Posted by Andrei Lebed on Friday 27th December 2013
Race Report written by Oli Wettern, LBO

The term has been an extremely productive one for the Novice Women, proving that success can be attained without having to undergo the cold hinterland of Michaelmas term early-morning outings! The squad quickly settled into a keen and motivated group of eleven, who along with a fresh crop of novice coxes, have developed a real sense of teamwork in the course of the term.
The first few weeks went well, with the crew progressing extremely quickly to rowing as an VIII, feathered blades. Having set down this benchmark early on the coaching could therefore concentrate on improving individual technique and getting the crew to row more coherently, rather than still worrying about the absolute basics of the rowing stroke. As the crew became more confident going down to the Lock became the norm for our outings, rather than the end of term rarity that it can sometimes seem for novice crews. With the distance put in, the rhythm and timing improved, and the potential in the boat became clear.

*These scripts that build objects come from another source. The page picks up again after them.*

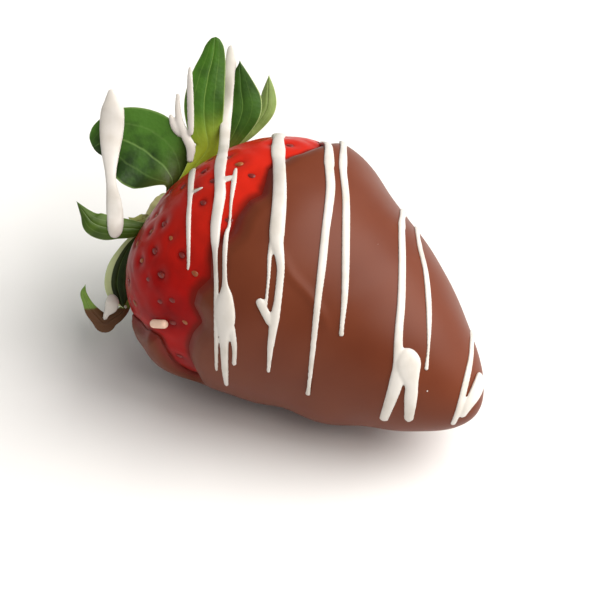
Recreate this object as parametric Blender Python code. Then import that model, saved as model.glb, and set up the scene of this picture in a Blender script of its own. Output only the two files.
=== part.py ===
"""Chocolate coated strawberry, lying on its side on a small flat spot under its coat.

Metres, +Z up. The fruit's axis runs from the stem end towards the tip along +X, a little nose down.
A place on the fruit is named by its distance along that axis and by its turn round it, where
0 degrees is the top, 90 the front (-Y), 180 the underside and 270 the back. Lengths below are in
millimetres and angles in degrees, and finish() turns the finished points into metres.
"""

import math
from collections import namedtuple

import bmesh
import bpy
import numpy as np

MM = 0.001

# How the fruit lies. AXIS_START is where its axis begins, from the middle of the part's footprint.
NOSE_DOWN = 8.5
AXIS_START = (-19.48, -2.7, 18.5)

# Half outline of the fruit (along the axis, radius), from the floor of the stem dimple to the tip.
FRUIT_OUTLINE = (
    (2.6, 0.0), (2.2, 1.7), (1.2, 4.0), (0.6, 6.6), (2.3, 10.3), (5.9, 14.4), (10.8, 16.9), (16.6, 17.3),
    (22.4, 16.8), (29.2, 14.2), (36.0, 11.6), (42.0, 8.9), (46.8, 5.6), (49.8, 2.7), (51.0, 0.0),
)
DIMPLE_RADIUS = 10.0
DIMPLE_SHIFT = 2.7
DIMPLE_POWER = 1.5
BOW = 3.8
BOW_LENGTH = 52.0
BOW_TURN = -48.5
LUMPS = ((2, 0.0072, 23.0), (3, 0.0048, -57.0), (5, 0.0032, 20.0))
LUMPS_FROM = 12.0
LUMPS_UNTIL = 20.0
# Places where the fruit stands out or sinks a little: size, along, reach, turn, spread.
SWELLS = (
    (1.3, 15.5, 5.5, -43.0, 30.0),
    (-0.5, 27.5, 6.0, -55.0, 35.0),
    (-0.7, 42.0, 8.0, -62.0, 45.0),
    (1.1, 33.0, 4.5, 140.0, 32.0),
    (-0.6, 20.0, 7.0, 136.0, 32.0),
    (-1.2, 6.8, 2.6, 117.0, 18.0),
    (0.5, 2.0, 4.0, 70.0, 20.0),
    (-0.8, 2.0, 4.0, 27.0, 24.0),
    (0.45, 8.0, 4.0, -30.0, 25.0),
)

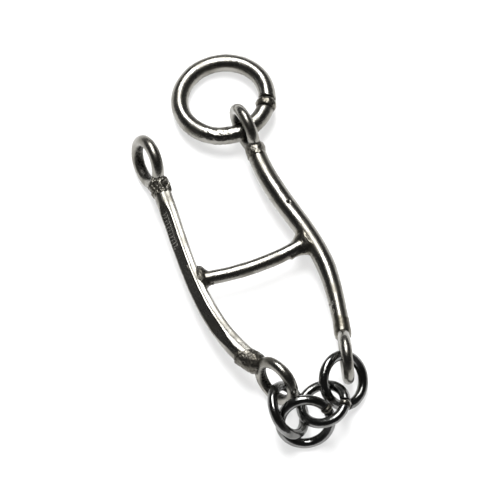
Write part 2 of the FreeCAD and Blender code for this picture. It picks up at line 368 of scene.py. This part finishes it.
# %% One solder joint
def solder_flow(cad, *neighbours, voxel, rise, lumps, grain, passes, reach=0.45, sink=0.06):
    """A lump of solder that covers the joint and fades out under the pieces it joins."""
    saw_room = 0.15
    wet_through = 0.05
    fine_depth_share = 0.2
    fine_grain_share = 0.45
    flow = bench_copy(cad + "_flow", cad, *neighbours)
    low, high = (1000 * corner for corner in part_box(cad))
    for axis in range(3):
        outward = Vector((0, 0, 0))
        outward[axis] = 1
        saw(flow, high + outward * (reach + saw_room), outward)
        saw(flow, low - outward * (reach + saw_room), -outward)
    reskin(flow, voxel, passes)
    solder = KDTree(len(nodes[cad].data.vertices))
    for index, vertex in enumerate(nodes[cad].data.vertices):
        solder.insert(vertex.co * 1000, index)
    solder.balance()
    away = np.array([solder.find(spot)[2] for spot in places(flow)])
    weigh(flow, "wet", 1 - ease(away, wet_through, reach))
    press(flow, -sink)
    press(flow, sink + rise, group="wet")
    press(flow, lumps, grain, group="wet")
    press(flow, lumps * fine_depth_share, grain * fine_grain_share, group="wet")
    return flow


# %% [markdown]
# The six joints differ in how the solder froze. The upper left one is a small cluster of
# lumps, the lower left one is porous, and those at the right of the bit are nearly smooth.

# %% The six joints of the bit
made["solder_upper_left"] = solder_flow(
    "solder_upper_left", "eye_upper_left", "shank_left",
    voxel=0.045, rise=-0.02, lumps=0.46, grain=0.52, passes=4, reach=0.28,
)
made["solder_upper_right"] = solder_flow(
    "solder_upper_right", "eye_upper_right", "shank_right",
    voxel=0.045, rise=0.01, lumps=0.18, grain=0.55, passes=6, reach=0.28,
)
made["solder_lower_left"] = solder_flow(
    "solder_lower_left", "eye_lower_left", "shank_left",
    voxel=0.05, rise=0.0, lumps=0.14, grain=0.34, passes=5,
)
made["solder_lower_right"] = solder_flow(
    "solder_lower_right", "eye_lower_right", "shank_right",
    voxel=0.05, rise=0.0, lumps=0.05, grain=0.55, passes=8,
)
made["mouthpiece_collar_left"] = solder_flow(
    "mouthpiece_collar_left", "mouthpiece", "shank_left",
    voxel=0.05, rise=0.0, lumps=0.14, grain=0.50, passes=5, reach=0.2,
)
made["mouthpiece_fillet_right"] = solder_flow(
    "mouthpiece_fillet_right", "mouthpiece", "shank_right",
    voxel=0.05, rise=0.01, lumps=0.02, grain=0.80, passes=22,
)
print("joints:", {cad: len(made[cad].data.polygons) for cad in made if "solder_" in cad})

# %% [markdown]
# ## Where tarnish and painted shade stay
# Silver turns brown and black in air, and handling rubs it bright again, so the dark stays
# where nothing rubs: in pits and in the corners between pieces. The darkness in corners is
# also painted shade, for the shadow that falls between touching pieces. Both are measured
# here and kept on each vertex as an attribute that the materials read. A pit is a vertex that
# lies lower than its neighbours. A corner is a vertex close to another piece.

# %% Pits and corners
def hollow_share(piece, broad_passes=6, even_passes=3):
    """How far each vertex lies below the mean of its neighbours, evened out."""
    mesh = piece.data
    ends = np.zeros(len(mesh.edges) * 2, int)
    mesh.edges.foreach_get("vertices", ends)
    ends = ends.reshape(-1, 2)
    count = np.bincount(ends.ravel(), minlength=len(mesh.vertices)).clip(1)
    normals = np.zeros(len(mesh.vertices) * 3)
    mesh.vertices.foreach_get("normal", normals)

    def around(values):
        total = np.zeros_like(values)
        np.add.at(total, ends[:, 0], values[ends[:, 1]])
        np.add.at(total, ends[:, 1], values[ends[:, 0]])
        return total / (count[:, None] if values.ndim == 2 else count)

    spots = places(piece)
    broad = spots
    for _ in range(broad_passes):
        broad = around(broad)
    depth = ((broad - spots) * normals.reshape(-1, 3)).sum(1)
    for _ in range(even_passes):
        depth = (depth + around(depth)) / 2
    return depth


# Tarnish and painted shade: skin close to another piece is darkened as if shadowed between the
# parts.
def corner_share(cad, reach, touching=0.02):
    """1 where a vertex touches another piece, 0 beyond the reach."""
    spots = places(made[cad])
    nearest = np.full(len(spots), reach)
    low, high = spots.min(0) - reach, spots.max(0) + reach
    for other, tree in trees.items():
        if other == cad or other in left_stain:
            continue
        low_other, high_other = reaches[other]
        if (low > high_other).any() or (high < low_other).any():
            continue
        inside = ((spots > low_other - reach) & (spots < high_other + reach)).all(1)
        for index in np.flatnonzero(inside):
            nearest[index] = min(nearest[index], tree.find(spots[index])[2])
    return 1 - ease(nearest, touching, reach)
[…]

The crew’s first test was Emma Sprint – eschewing the distractions of fancy dress, they overcame technical difficulties to power through the opening rounds, including an excellent fight back from being half a length down to come through and win by a length. Unfortunately our opponents in the semi-final combined with windy conditions to prove too strong for us; nevertheless, being in the top four crews is in itself a great achievement, and we were extremely pleased. The crew’s ability to remain relaxed under pressure boded well for the altogether more daunting Fairbairn’s race.
This proved to be an absolute nightmare weather-wise – white-topped waves on the Long Reach were a new experience for crews normally restricted to only rowing under green flags. However the girls managed admirably, keeping a solid race-pace all the way through to the finish, and posting an excellent upper half time, well within the top portion of the other novice crews. The row back against the wind was certainly interesting, but the celebrations of Boat Club Dinner more than made up for any next day soreness!
It has been great fun coaching the Novice Squad this term – we look forward to seeing them carry their dedication into the Senior Squad next term, and realise the potential they undoubtedly have, both as a crew and as individuals.